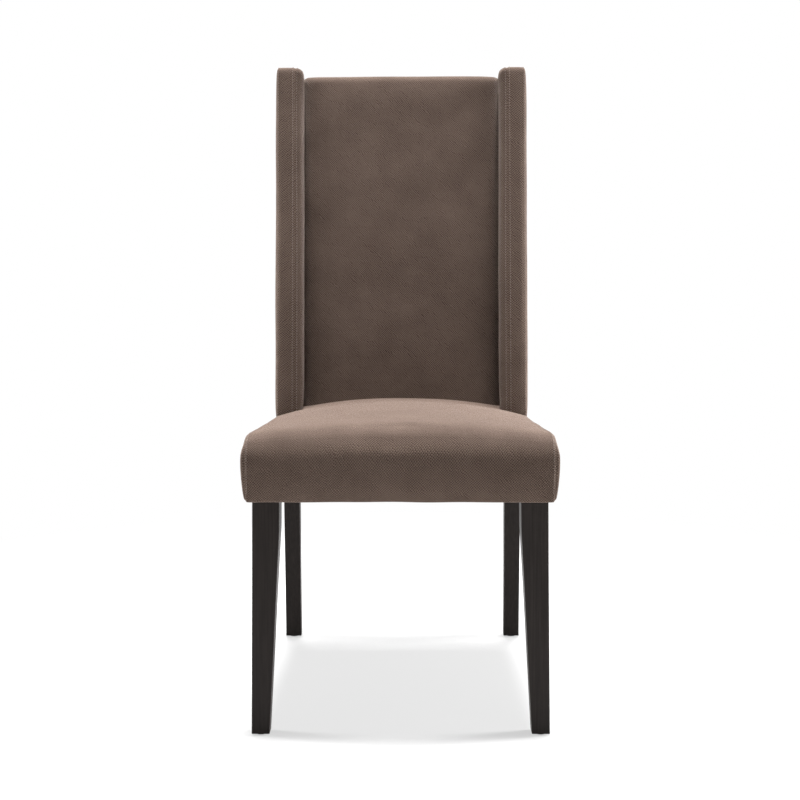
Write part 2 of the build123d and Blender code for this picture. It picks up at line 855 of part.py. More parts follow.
# Glides under the four feet
foot_places = [
    (leg_foot_half - leg_foot_width / 2, leg_front_y + leg_foot_width / 2),
    (rear_foot_half - post_width / 2, post_front_y + rear_sweep + rear_foot_depth / 2),
]
disc = Cylinder(glide_radius, glide, align=(Align.CENTER, Align.CENTER, Align.MIN))
disc = chamfer(disc.edges().sort_by(Axis.Z)[0], glide_edge)
write("foot_glides", both_sides([Pos(x, y, 0) * disc for x, y in foot_places]))
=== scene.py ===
# Looks of the upholstered dining chair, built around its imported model. Lengths are in metres.
# X runs to the right in the front view, Y to the rear and Z up.
import json
import math

import bpy
import numpy as np
from mathutils import Euler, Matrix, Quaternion, Vector


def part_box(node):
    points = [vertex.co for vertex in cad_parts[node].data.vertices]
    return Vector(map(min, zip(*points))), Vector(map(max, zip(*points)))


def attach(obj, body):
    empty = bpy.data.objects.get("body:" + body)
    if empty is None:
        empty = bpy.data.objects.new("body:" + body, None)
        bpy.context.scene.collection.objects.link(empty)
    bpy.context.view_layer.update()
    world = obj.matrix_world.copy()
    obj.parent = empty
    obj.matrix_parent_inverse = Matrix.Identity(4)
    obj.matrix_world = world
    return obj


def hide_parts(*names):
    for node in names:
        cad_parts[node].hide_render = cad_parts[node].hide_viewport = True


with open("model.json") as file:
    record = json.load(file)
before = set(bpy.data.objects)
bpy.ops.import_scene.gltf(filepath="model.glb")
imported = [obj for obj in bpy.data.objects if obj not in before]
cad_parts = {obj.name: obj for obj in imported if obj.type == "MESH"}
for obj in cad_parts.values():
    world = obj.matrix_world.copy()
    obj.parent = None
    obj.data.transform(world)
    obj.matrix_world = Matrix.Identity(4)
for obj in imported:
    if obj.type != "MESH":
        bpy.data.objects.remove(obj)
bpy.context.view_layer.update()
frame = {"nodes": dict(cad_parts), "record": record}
scene = bpy.context.scene
rng = np.random.default_rng(7)

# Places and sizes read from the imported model
seat_low, seat_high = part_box("seat_cover")
outer_low, outer_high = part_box("wing_outer_cover_right")
band_low, band_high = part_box("wing_front_band_right")
inner_low, inner_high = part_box("wing_inner_cover_right")
pad_cover_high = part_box("inside_back_cover")[1]
back_low, back_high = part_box("outside_back_cover")
dust_low, dust_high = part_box("dust_cloth")
left_leg_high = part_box("front_leg_left")[1]
left_post_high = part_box("rear_leg_left")[1]
rear_rail_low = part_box("rear_rail")[0]

# The raked frame of the back: v is the distance behind the front of the pad
rake = math.radians(8.5)
pad_front_y = 0.1675
rake_base_z = 0.480
back_depth = 0.057
cover = 0.002

# Seat in plan, and its top: a parabola through the front roll, the crown and the rear. The rises and
# drops are those of the middle and the sides, and the drops are full at seat_drop_reach past the side.
seat_half = 0.2414
seat_rear_half = 0.2230
seat_rear_y = seat_high.y - 0.0010
seat_front_z = 0.480
seat_front_rise = 0.014
seat_front_power = 2.6
seat_front_top = 0.030
seat_crown_y = -0.0624
seat_crown_z = 0.497
seat_crown_drop = 0.031
seat_rear_z = 0.483
seat_rear_drop = 0.025
seat_drop_reach = 0.0115
seat_rise_below = 0.012
seat_roll = 0.036
seat_rear_edge = 0.004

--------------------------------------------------

◆ Problem:
Using the data above, reproduce every line exactly.

◆ Response to the task:
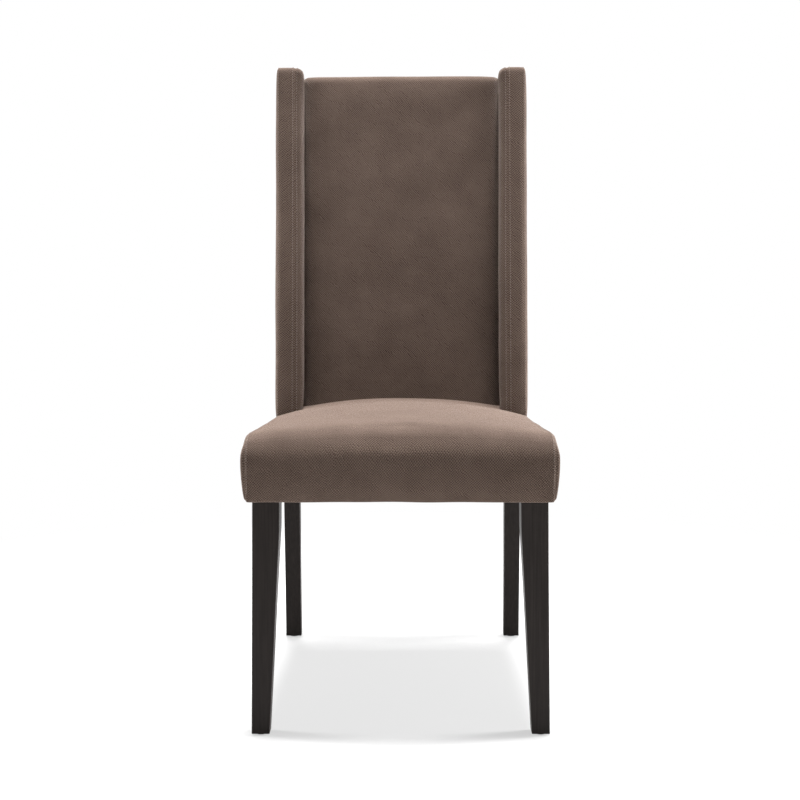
Write part 2 of the build123d and Blender code for this picture. It picks up at line 855 of part.py. More parts follow.
# Glides under the four feet
foot_places = [
    (leg_foot_half - leg_foot_width / 2, leg_front_y + leg_foot_width / 2),
    (rear_foot_half - post_width / 2, post_front_y + rear_sweep + rear_foot_depth / 2),
]
disc = Cylinder(glide_radius, glide, align=(Align.CENTER, Align.CENTER, Align.MIN))
disc = chamfer(disc.edges().sort_by(Axis.Z)[0], glide_edge)
write("foot_glides", both_sides([Pos(x, y, 0) * disc for x, y in foot_places]))
=== scene.py ===
# Looks of the upholstered dining chair, built around its imported model. Lengths are in metres.
# X runs to the right in the front view, Y to the rear and Z up.
import json
import math

import bpy
import numpy as np
from mathutils import Euler, Matrix, Quaternion, Vector


def part_box(node):
    points = [vertex.co for vertex in cad_parts[node].data.vertices]
    return Vector(map(min, zip(*points))), Vector(map(max, zip(*points)))


def attach(obj, body):
    empty = bpy.data.objects.get("body:" + body)
    if empty is None:
        empty = bpy.data.objects.new("body:" + body, None)
        bpy.context.scene.collection.objects.link(empty)
    bpy.context.view_layer.update()
    world = obj.matrix_world.copy()
    obj.parent = empty
    obj.matrix_parent_inverse = Matrix.Identity(4)
    obj.matrix_world = world
    return obj


def hide_parts(*names):
    for node in names:
        cad_parts[node].hide_render = cad_parts[node].hide_viewport = True


with open("model.json") as file:
    record = json.load(file)
before = set(bpy.data.objects)
bpy.ops.import_scene.gltf(filepath="model.glb")
imported = [obj for obj in bpy.data.objects if obj not in before]
cad_parts = {obj.name: obj for obj in imported if obj.type == "MESH"}
for obj in cad_parts.values():
    world = obj.matrix_world.copy()
    obj.parent = None
    obj.data.transform(world)
    obj.matrix_world = Matrix.Identity(4)
for obj in imported:
    if obj.type != "MESH":
        bpy.data.objects.remove(obj)
bpy.context.view_layer.update()
frame = {"nodes": dict(cad_parts), "record": record}
scene = bpy.context.scene
rng = np.random.default_rng(7)

# Places and sizes read from the imported model
seat_low, seat_high = part_box("seat_cover")
outer_low, outer_high = part_box("wing_outer_cover_right")
band_low, band_high = part_box("wing_front_band_right")
inner_low, inner_high = part_box("wing_inner_cover_right")
pad_cover_high = part_box("inside_back_cover")[1]
back_low, back_high = part_box("outside_back_cover")
dust_low, dust_high = part_box("dust_cloth")
left_leg_high = part_box("front_leg_left")[1]
left_post_high = part_box("rear_leg_left")[1]
rear_rail_low = part_box("rear_rail")[0]

# The raked frame of the back: v is the distance behind the front of the pad
rake = math.radians(8.5)
pad_front_y = 0.1675
rake_base_z = 0.480
back_depth = 0.057
cover = 0.002

# Seat in plan, and its top: a parabola through the front roll, the crown and the rear. The rises and
# drops are those of the middle and the sides, and the drops are full at seat_drop_reach past the side.
seat_half = 0.2414
seat_rear_half = 0.2230
seat_rear_y = seat_high.y - 0.0010
seat_front_z = 0.480
seat_front_rise = 0.014
seat_front_power = 2.6
seat_front_top = 0.030
seat_crown_y = -0.0624
seat_crown_z = 0.497
seat_crown_drop = 0.031
seat_rear_z = 0.483
seat_rear_drop = 0.025
seat_drop_reach = 0.0115
seat_rise_below = 0.012
seat_roll = 0.036
seat_rear_edge = 0.004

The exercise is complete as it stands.